(Object modeling scripts)
++++

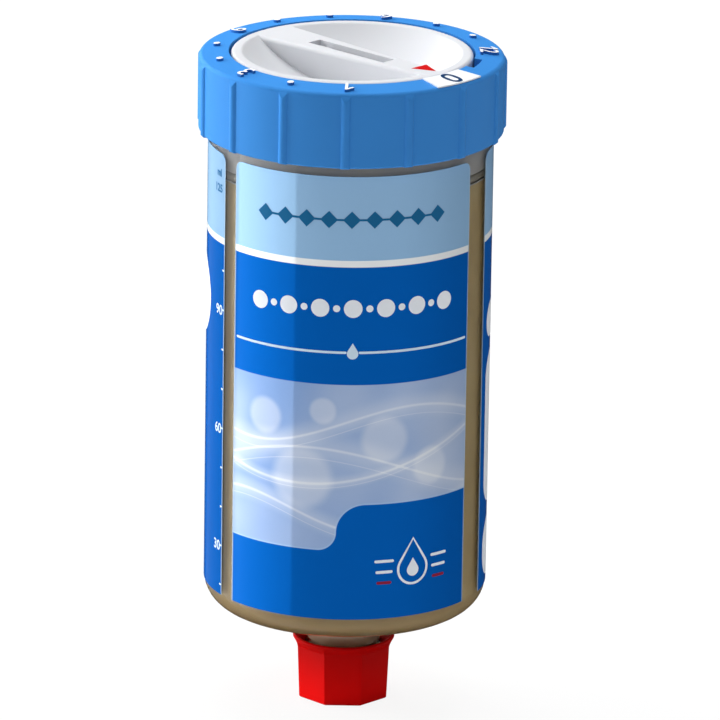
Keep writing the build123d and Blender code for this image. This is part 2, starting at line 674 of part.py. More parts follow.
PARTS = {
    "container": container(),
    "grease_charge": grease_charge(),
    "front_label": label(FRONT_LABEL_ANGLES),
    "rear_label": label(REAR_LABEL_ANGLES),
    "closure_cap": closure_cap(),
    "cap_seal": cap_seal(),
    "piston": piston(),
    "piston_seal": piston_seal(),
    "drive_housing": drive_housing(),
    "housing_seal": housing_seal(),
    "gas_cell": gas_cell(),
    "gas_cell_seal": gas_cell_seal(),
    "battery_left": battery(-1),
    "battery_right": battery(1),
    "battery_contact_left": battery_contact(-1),
    "battery_contact_right": battery_contact(1),
    "circuit_board": circuit_board(),
    "control_chip": control_chip(),
    "resistor_left": resistor(-1),
    "resistor_right": resistor(1),
    "top_ring": top_ring(),
    "zero_flag": zero_flag(),
    "dial": dial(),
    "pointer_mark": pointer_mark(),
    "dial_seal": dial_seal(),
    "contact_wiper": contact_wiper(),
}

os.makedirs("parts", exist_ok=True)
for node, shape in PARTS.items():
    export_step(shape, f"parts/{node}.step")
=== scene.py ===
"""Studio picture of an automatic grease lubricator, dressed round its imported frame.

The frame gives every rigid piece its shape and place. This script dresses those
pieces with procedural finishes and adds what the solids leave out: the grease,
the outlet's thread, the print on the labels and the raised marks of the scale.
The classes hold millimetres, and the meshes are in metres. Plan angles are in
degrees, counted from the front (-Y) towards +X, and +Z is up.
"""

import logging
import math
from collections.abc import Callable
from dataclasses import dataclass, field
from enum import Enum

import bpy
import numpy as np
from mathutils import Matrix, Vector


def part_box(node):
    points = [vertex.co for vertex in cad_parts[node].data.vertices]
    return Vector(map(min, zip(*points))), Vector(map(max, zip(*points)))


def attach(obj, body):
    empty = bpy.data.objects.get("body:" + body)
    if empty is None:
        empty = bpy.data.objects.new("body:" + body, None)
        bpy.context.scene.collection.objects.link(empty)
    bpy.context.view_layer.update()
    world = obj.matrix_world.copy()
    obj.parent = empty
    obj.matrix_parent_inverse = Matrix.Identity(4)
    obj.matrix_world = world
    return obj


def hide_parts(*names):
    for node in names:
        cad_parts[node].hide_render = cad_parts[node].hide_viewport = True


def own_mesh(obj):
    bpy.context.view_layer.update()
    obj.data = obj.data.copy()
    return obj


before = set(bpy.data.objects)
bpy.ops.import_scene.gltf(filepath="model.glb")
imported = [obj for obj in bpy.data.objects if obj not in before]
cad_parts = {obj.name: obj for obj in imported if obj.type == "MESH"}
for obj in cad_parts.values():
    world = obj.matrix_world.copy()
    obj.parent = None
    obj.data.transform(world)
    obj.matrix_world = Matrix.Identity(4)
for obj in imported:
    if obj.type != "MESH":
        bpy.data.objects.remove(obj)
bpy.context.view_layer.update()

MM = 0.001
TURN = 360.0
WHITE = (1.0, 1.0, 1.0)

log = logging.getLogger("lubricator")

Color = tuple[float, float, float]
Outline = list[tuple[float, float]]
Flat = tuple[np.ndarray, list]       # points and faces of flat artwork
Edge = Callable[[np.ndarray], np.ndarray]            # radii of an outline, from its angles

# corners of a bar's section: half widths across, and shares of its thickness
BAR_SECTION = np.array([(-0.5, 0.0), (0.5, 0.0), (0.5, 1.0), (-0.5, 1.0)])


# ------------------------------------------------------------------ the frame
def low_mm(node: str) -> Vector:
    """Lowest corner of a CAD node at rest, in millimetres."""
    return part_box(node)[0] / MM


def high_mm(node: str) -> Vector:
    """Highest corner of a CAD node at rest, in millimetres."""
    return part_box(node)[1] / MM


def radius_mm(node: str) -> float:
    """Outer radius of a turned CAD node, from its width along X."""
    return (high_mm(node).x - low_mm(node).x) / 2


def node_object(node: str) -> bpy.types.Object:
    """The Blender object of a CAD node."""
    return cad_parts[node]


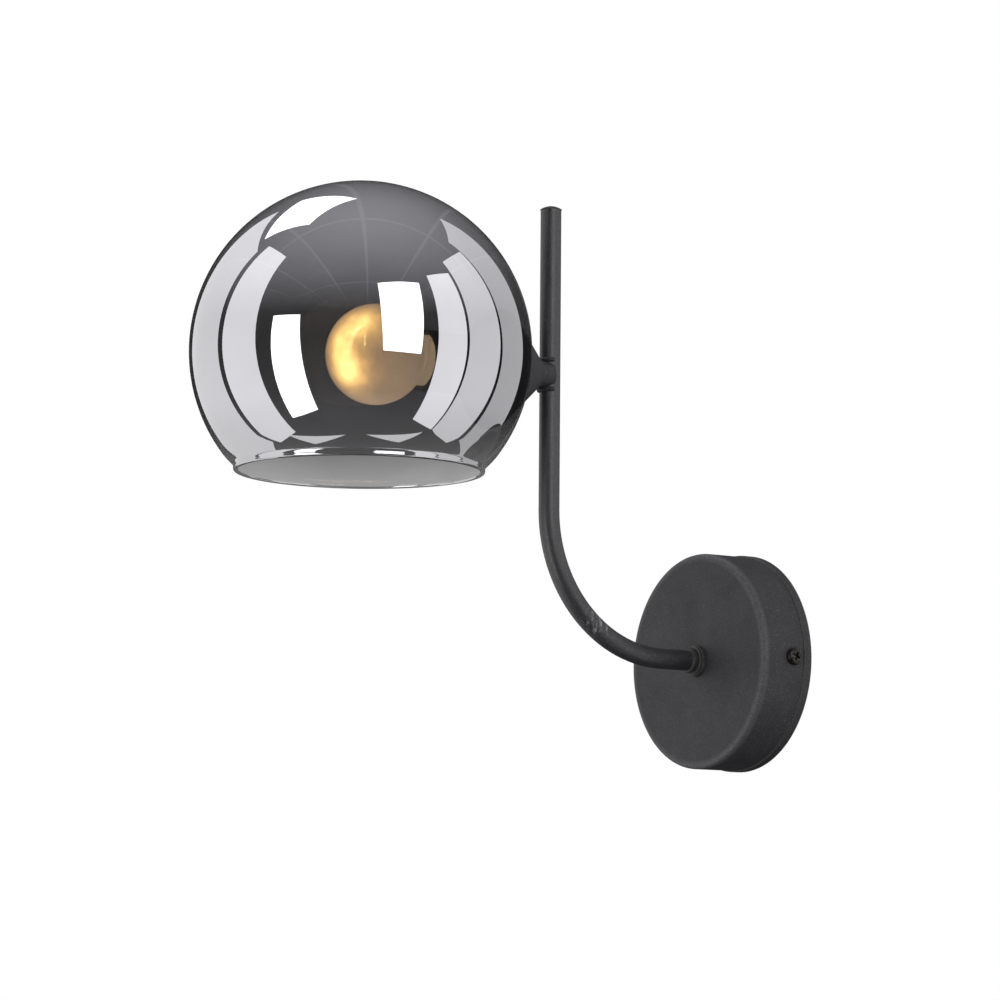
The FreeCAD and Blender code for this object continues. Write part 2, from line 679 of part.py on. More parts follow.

++++

◆ **TASK REQUIREMENTS**
Reproduce the material exactly, with every line intact.

◆ **ANSWER TO THIS TASK**
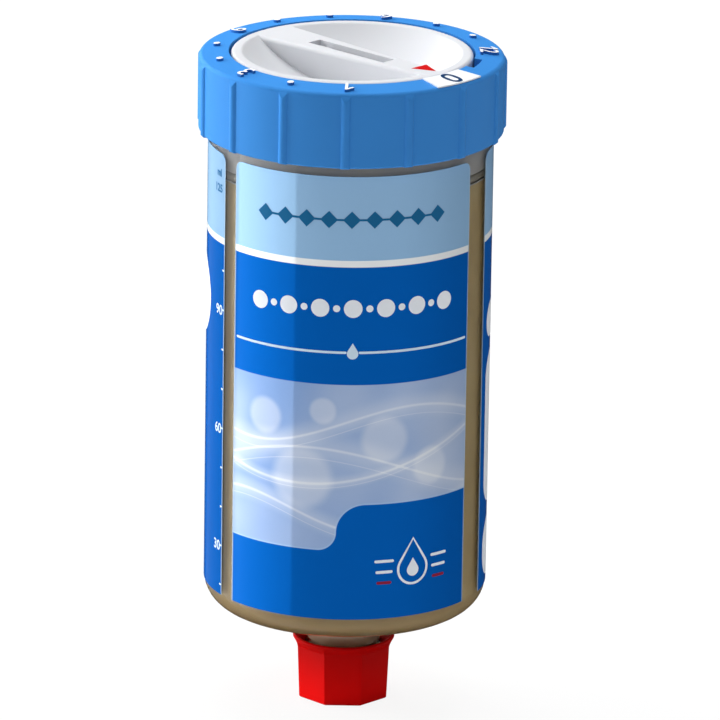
Keep writing the build123d and Blender code for this image. This is part 2, starting at line 674 of part.py. More parts follow.
PARTS = {
    "container": container(),
    "grease_charge": grease_charge(),
    "front_label": label(FRONT_LABEL_ANGLES),
    "rear_label": label(REAR_LABEL_ANGLES),
    "closure_cap": closure_cap(),
    "cap_seal": cap_seal(),
    "piston": piston(),
    "piston_seal": piston_seal(),
    "drive_housing": drive_housing(),
    "housing_seal": housing_seal(),
    "gas_cell": gas_cell(),
    "gas_cell_seal": gas_cell_seal(),
    "battery_left": battery(-1),
    "battery_right": battery(1),
    "battery_contact_left": battery_contact(-1),
    "battery_contact_right": battery_contact(1),
    "circuit_board": circuit_board(),
    "control_chip": control_chip(),
    "resistor_left": resistor(-1),
    "resistor_right": resistor(1),
    "top_ring": top_ring(),
    "zero_flag": zero_flag(),
    "dial": dial(),
    "pointer_mark": pointer_mark(),
    "dial_seal": dial_seal(),
    "contact_wiper": contact_wiper(),
}

os.makedirs("parts", exist_ok=True)
for node, shape in PARTS.items():
    export_step(shape, f"parts/{node}.step")
=== scene.py ===
"""Studio picture of an automatic grease lubricator, dressed round its imported frame.

The frame gives every rigid piece its shape and place. This script dresses those
pieces with procedural finishes and adds what the solids leave out: the grease,
the outlet's thread, the print on the labels and the raised marks of the scale.
The classes hold millimetres, and the meshes are in metres. Plan angles are in
degrees, counted from the front (-Y) towards +X, and +Z is up.
"""

import logging
import math
from collections.abc import Callable
from dataclasses import dataclass, field
from enum import Enum

import bpy
import numpy as np
from mathutils import Matrix, Vector


def part_box(node):
    points = [vertex.co for vertex in cad_parts[node].data.vertices]
    return Vector(map(min, zip(*points))), Vector(map(max, zip(*points)))


def attach(obj, body):
    empty = bpy.data.objects.get("body:" + body)
    if empty is None:
        empty = bpy.data.objects.new("body:" + body, None)
        bpy.context.scene.collection.objects.link(empty)
    bpy.context.view_layer.update()
    world = obj.matrix_world.copy()
    obj.parent = empty
    obj.matrix_parent_inverse = Matrix.Identity(4)
    obj.matrix_world = world
    return obj


def hide_parts(*names):
    for node in names:
        cad_parts[node].hide_render = cad_parts[node].hide_viewport = True


def own_mesh(obj):
    bpy.context.view_layer.update()
    obj.data = obj.data.copy()
    return obj


before = set(bpy.data.objects)
bpy.ops.import_scene.gltf(filepath="model.glb")
imported = [obj for obj in bpy.data.objects if obj not in before]
cad_parts = {obj.name: obj for obj in imported if obj.type == "MESH"}
for obj in cad_parts.values():
    world = obj.matrix_world.copy()
    obj.parent = None
    obj.data.transform(world)
    obj.matrix_world = Matrix.Identity(4)
for obj in imported:
    if obj.type != "MESH":
        bpy.data.objects.remove(obj)
bpy.context.view_layer.update()

MM = 0.001
TURN = 360.0
WHITE = (1.0, 1.0, 1.0)

log = logging.getLogger("lubricator")

Color = tuple[float, float, float]
Outline = list[tuple[float, float]]
Flat = tuple[np.ndarray, list]       # points and faces of flat artwork
Edge = Callable[[np.ndarray], np.ndarray]            # radii of an outline, from its angles

# corners of a bar's section: half widths across, and shares of its thickness
BAR_SECTION = np.array([(-0.5, 0.0), (0.5, 0.0), (0.5, 1.0), (-0.5, 1.0)])


# ------------------------------------------------------------------ the frame
def low_mm(node: str) -> Vector:
    """Lowest corner of a CAD node at rest, in millimetres."""
    return part_box(node)[0] / MM


def high_mm(node: str) -> Vector:
    """Highest corner of a CAD node at rest, in millimetres."""
    return part_box(node)[1] / MM


def radius_mm(node: str) -> float:
    """Outer radius of a turned CAD node, from its width along X."""
    return (high_mm(node).x - low_mm(node).x) / 2


def node_object(node: str) -> bpy.types.Object:
    """The Blender object of a CAD node."""
    return cad_parts[node]


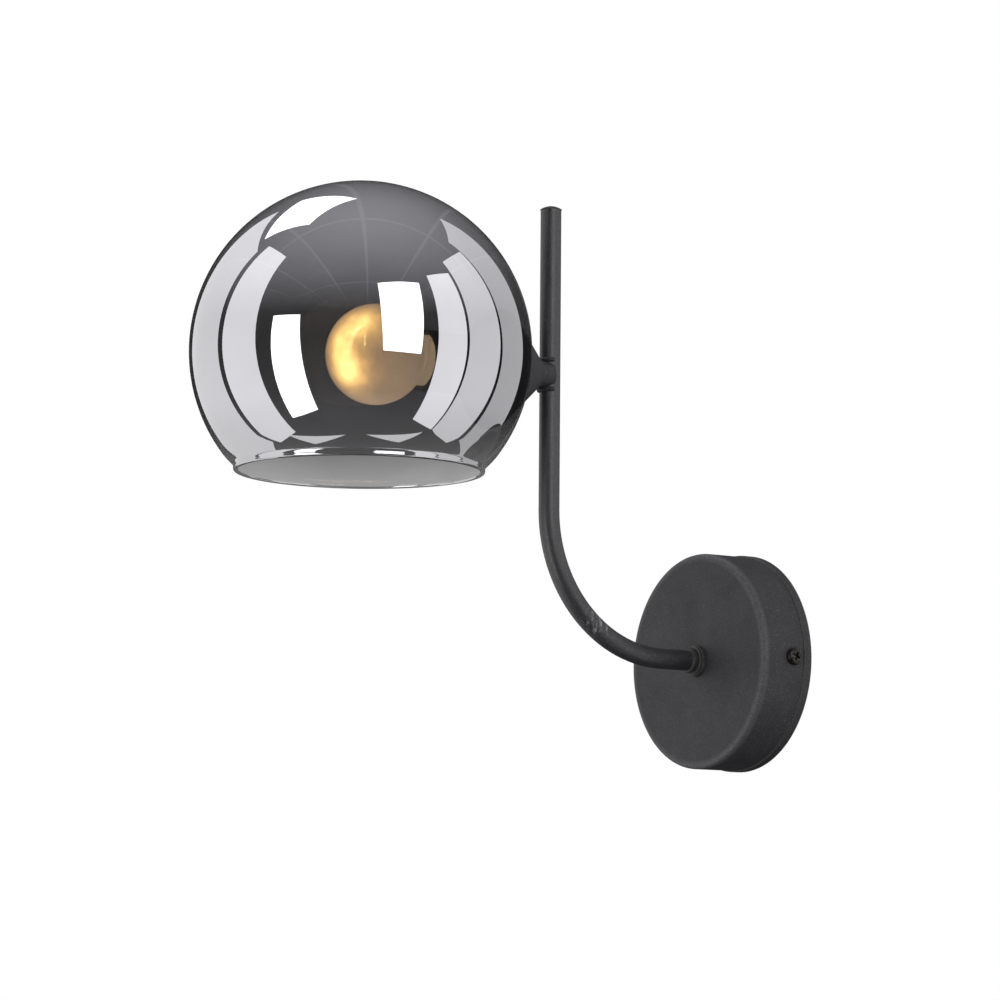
The FreeCAD and Blender code for this object continues. Write part 2, from line 679 of part.py on. More parts follow.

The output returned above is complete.